A dynamic fractal permeability model for heterogeneous coalbed reservoir considering multiphysics and flow regimes

Heterogeneous pore structure is critically important for unconventional gas recovery. In this paper, a dynamic fractal permeability model is proposed to investigate the interplay between heterogeneous pore structures and gas transport for coal seam gas reservoir. In this model, pore diameter and fractal dimension of pore size distribution are dynamically changing as a result of the variation of effective stress. Besides, based on fractal approach, a new Klinkenberg coefficient that dynamically changes with pore pressure is employed to incorporate the non-Darcy effect. This dynamic permeability model is applied to couple Multiphysics in coal seam gas recovery process.
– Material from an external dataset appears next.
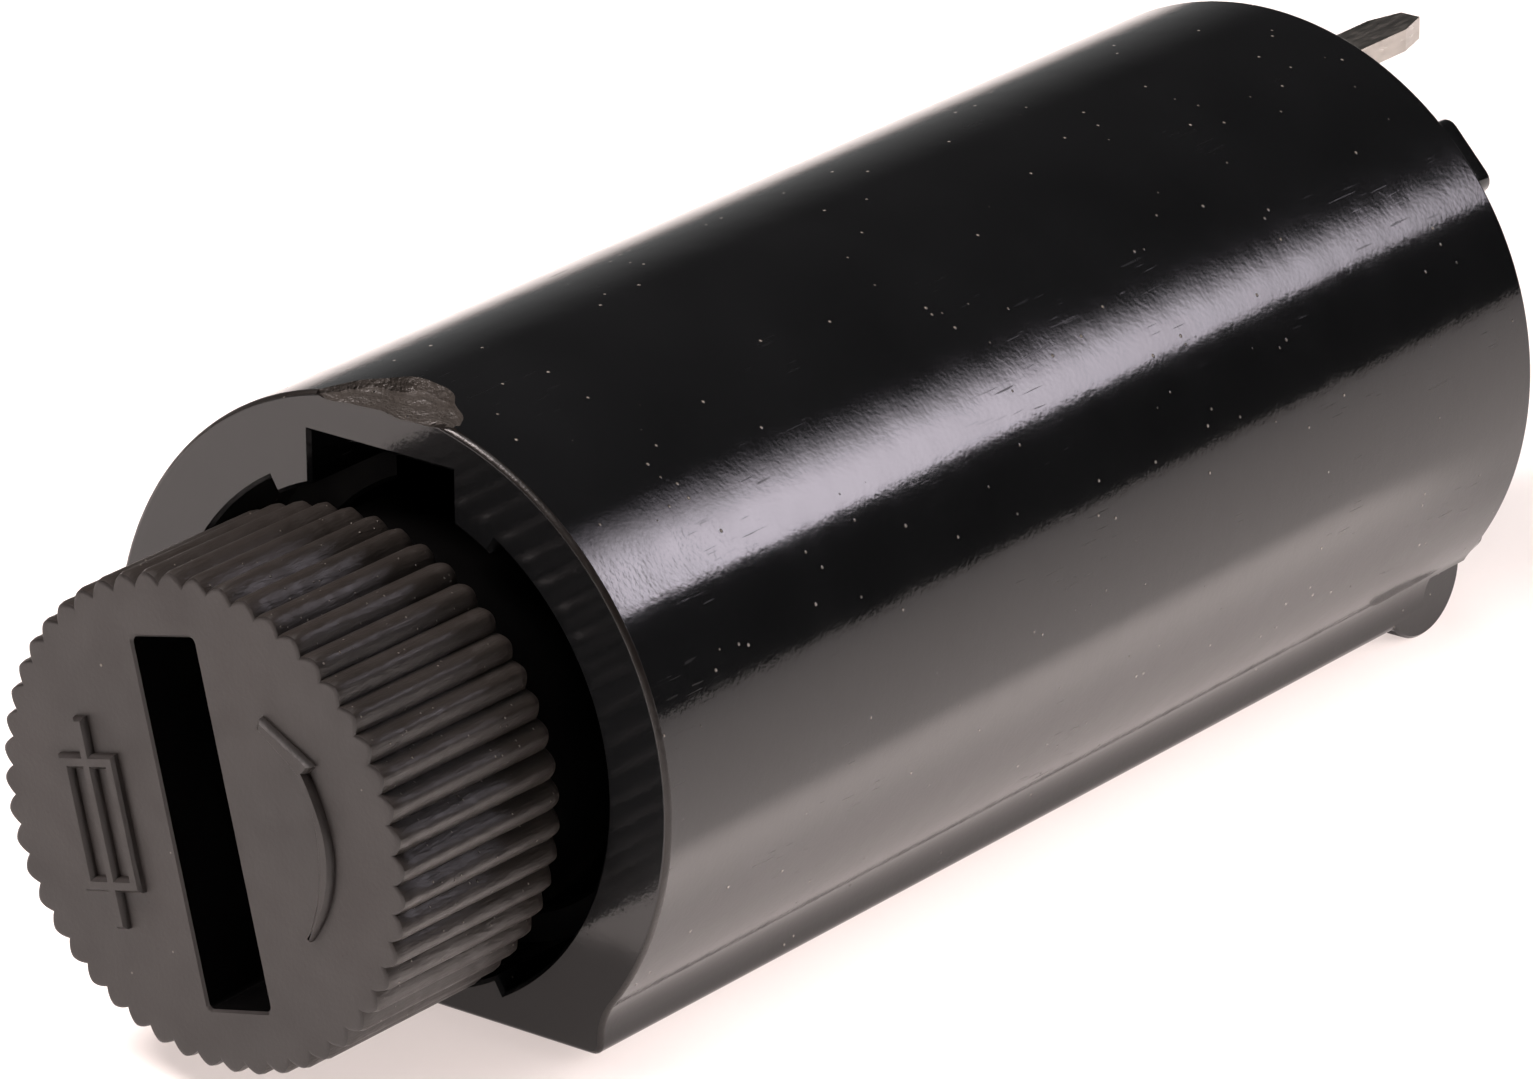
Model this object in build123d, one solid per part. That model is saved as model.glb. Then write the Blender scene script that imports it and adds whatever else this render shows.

The impacts of these fractal parameters on permeability evolution are explored through a benchmark reservoir simulation. The numerical results exhibit good agreements with experimental data. The simulation results indicate that: (1) the dynamic permeability model matches better with experimental data than other homogeneous models, especially in low-pressure stage; (2) reservoir with larger initial fractal dimension is more sensitive to pressure depletion; (3) fractal dimension would change more dramatically when initial porosity is relatively smaller; (4) Klinkenberg coefficient increases with the decreasing of reservoir pore pressure during gas depletion. In summary, the dynamic permeability model predicts permeability evolution well in gas production process and provide some fundamental insights into the implications of reservoir heterogeneity on gas transport in reservoir simulation.